### TASK REQUIREMENTS
Make an exact copy of the lines below.

--- begin SOURCE MATERIAL ---

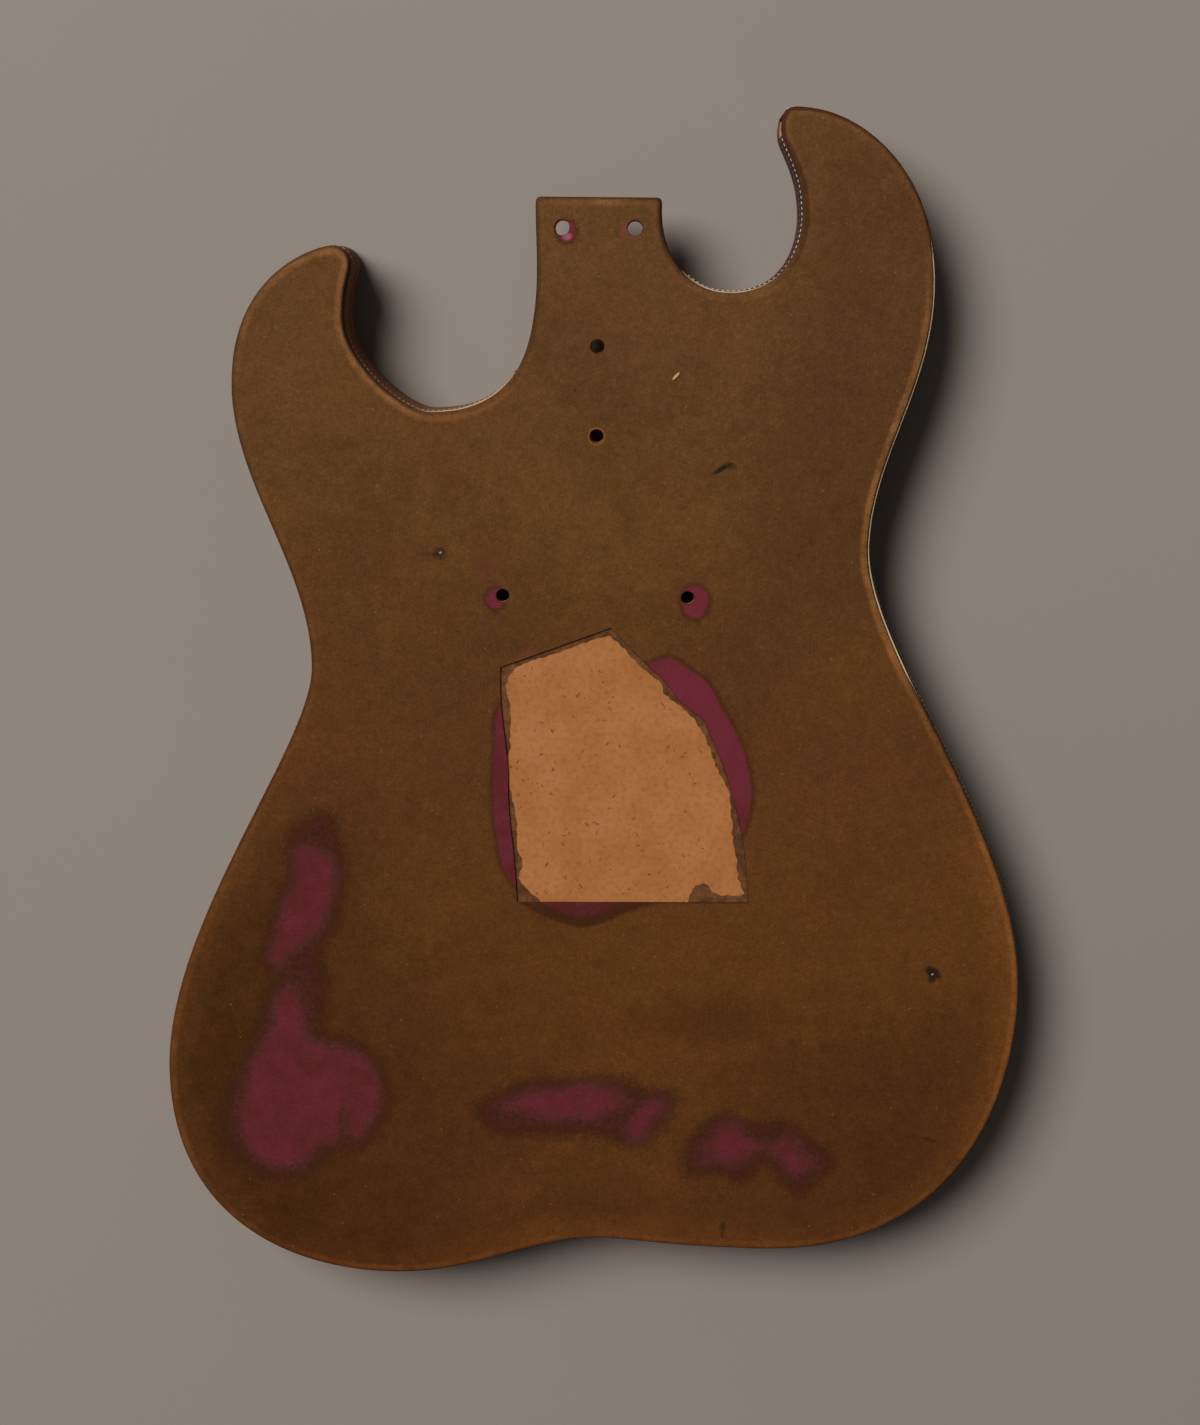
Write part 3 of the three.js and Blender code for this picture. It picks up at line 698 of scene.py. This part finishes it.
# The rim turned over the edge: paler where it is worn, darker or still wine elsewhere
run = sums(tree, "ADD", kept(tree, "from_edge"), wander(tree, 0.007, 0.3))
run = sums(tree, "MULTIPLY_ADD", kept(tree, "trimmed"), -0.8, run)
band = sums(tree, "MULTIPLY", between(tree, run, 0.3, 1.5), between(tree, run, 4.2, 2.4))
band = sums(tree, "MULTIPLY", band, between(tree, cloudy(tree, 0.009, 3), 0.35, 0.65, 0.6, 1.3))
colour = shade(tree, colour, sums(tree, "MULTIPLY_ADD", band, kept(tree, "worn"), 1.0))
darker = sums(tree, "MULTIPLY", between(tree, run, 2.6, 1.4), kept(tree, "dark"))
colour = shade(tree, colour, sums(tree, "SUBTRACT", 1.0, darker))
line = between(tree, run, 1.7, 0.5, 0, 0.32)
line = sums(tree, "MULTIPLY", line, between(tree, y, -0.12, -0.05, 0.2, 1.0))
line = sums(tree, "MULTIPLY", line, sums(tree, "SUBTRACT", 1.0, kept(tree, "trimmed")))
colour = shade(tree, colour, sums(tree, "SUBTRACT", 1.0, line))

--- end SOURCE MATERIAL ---

### RESULT OF THE TASK
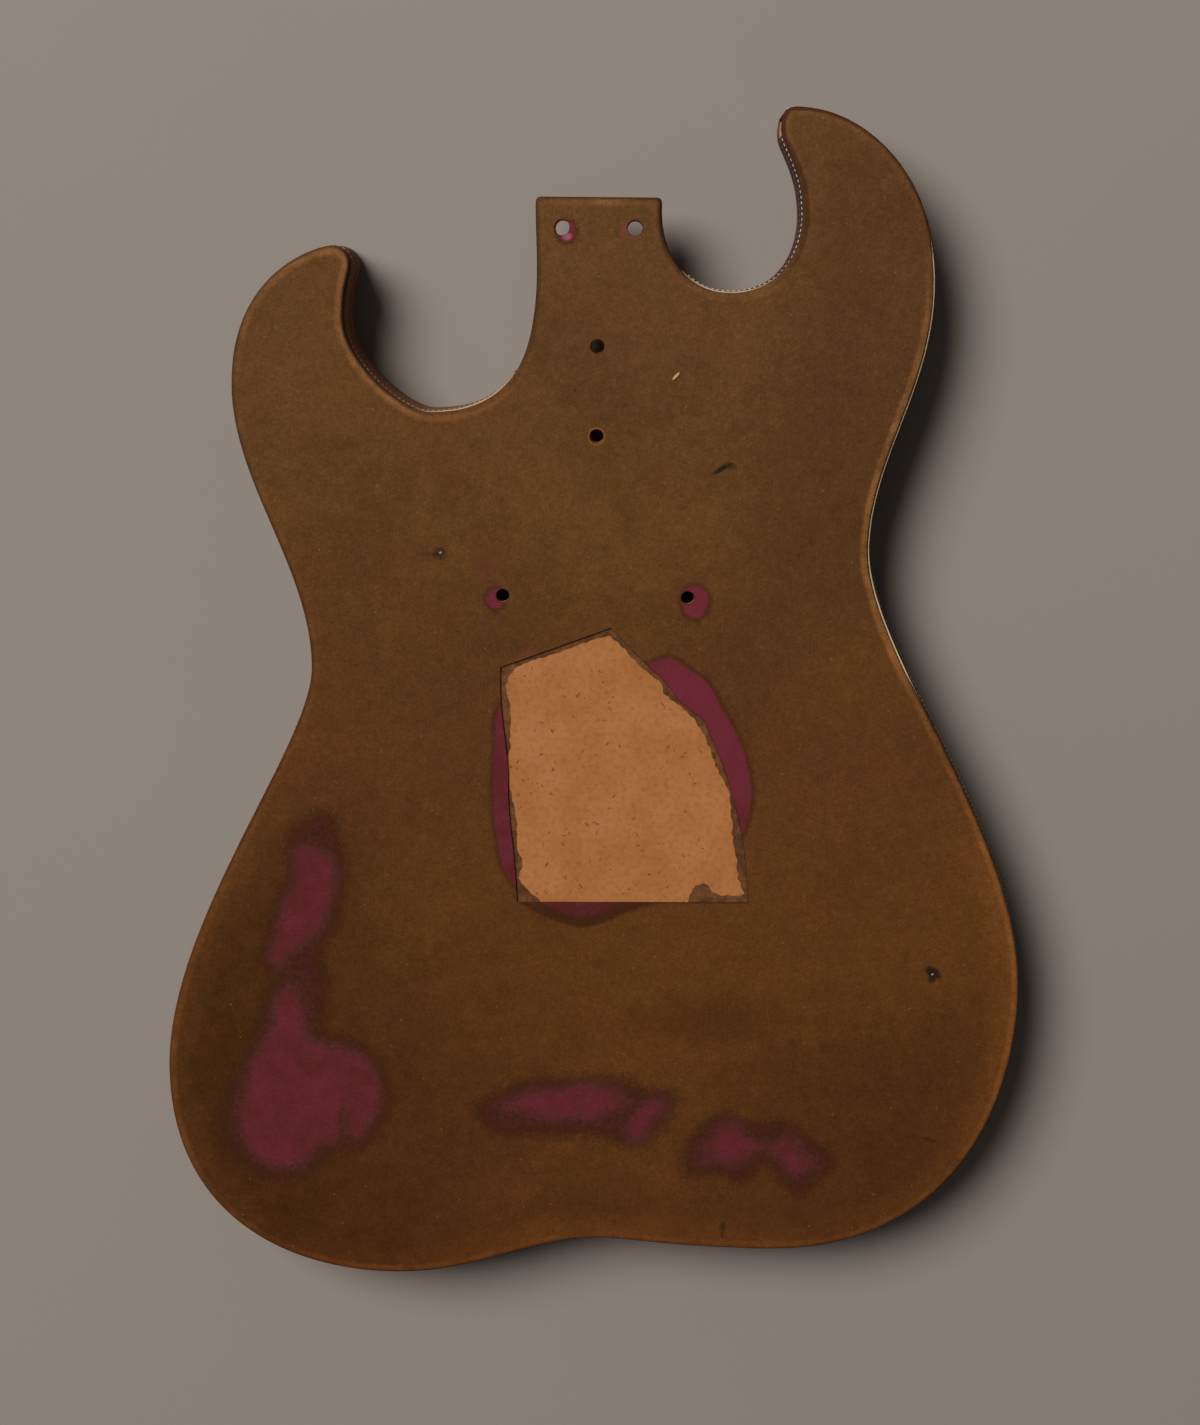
Write part 3 of the three.js and Blender code for this picture. It picks up at line 698 of scene.py. This part finishes it.
# The rim turned over the edge: paler where it is worn, darker or still wine elsewhere
run = sums(tree, "ADD", kept(tree, "from_edge"), wander(tree, 0.007, 0.3))
run = sums(tree, "MULTIPLY_ADD", kept(tree, "trimmed"), -0.8, run)
band = sums(tree, "MULTIPLY", between(tree, run, 0.3, 1.5), between(tree, run, 4.2, 2.4))
band = sums(tree, "MULTIPLY", band, between(tree, cloudy(tree, 0.009, 3), 0.35, 0.65, 0.6, 1.3))
colour = shade(tree, colour, sums(tree, "MULTIPLY_ADD", band, kept(tree, "worn"), 1.0))
darker = sums(tree, "MULTIPLY", between(tree, run, 2.6, 1.4), kept(tree, "dark"))
colour = shade(tree, colour, sums(tree, "SUBTRACT", 1.0, darker))
line = between(tree, run, 1.7, 0.5, 0, 0.32)
line = sums(tree, "MULTIPLY", line, between(tree, y, -0.12, -0.05, 0.2, 1.0))
line = sums(tree, "MULTIPLY", line, sums(tree, "SUBTRACT", 1.0, kept(tree, "trimmed")))
colour = shade(tree, colour, sums(tree, "SUBTRACT", 1.0, line))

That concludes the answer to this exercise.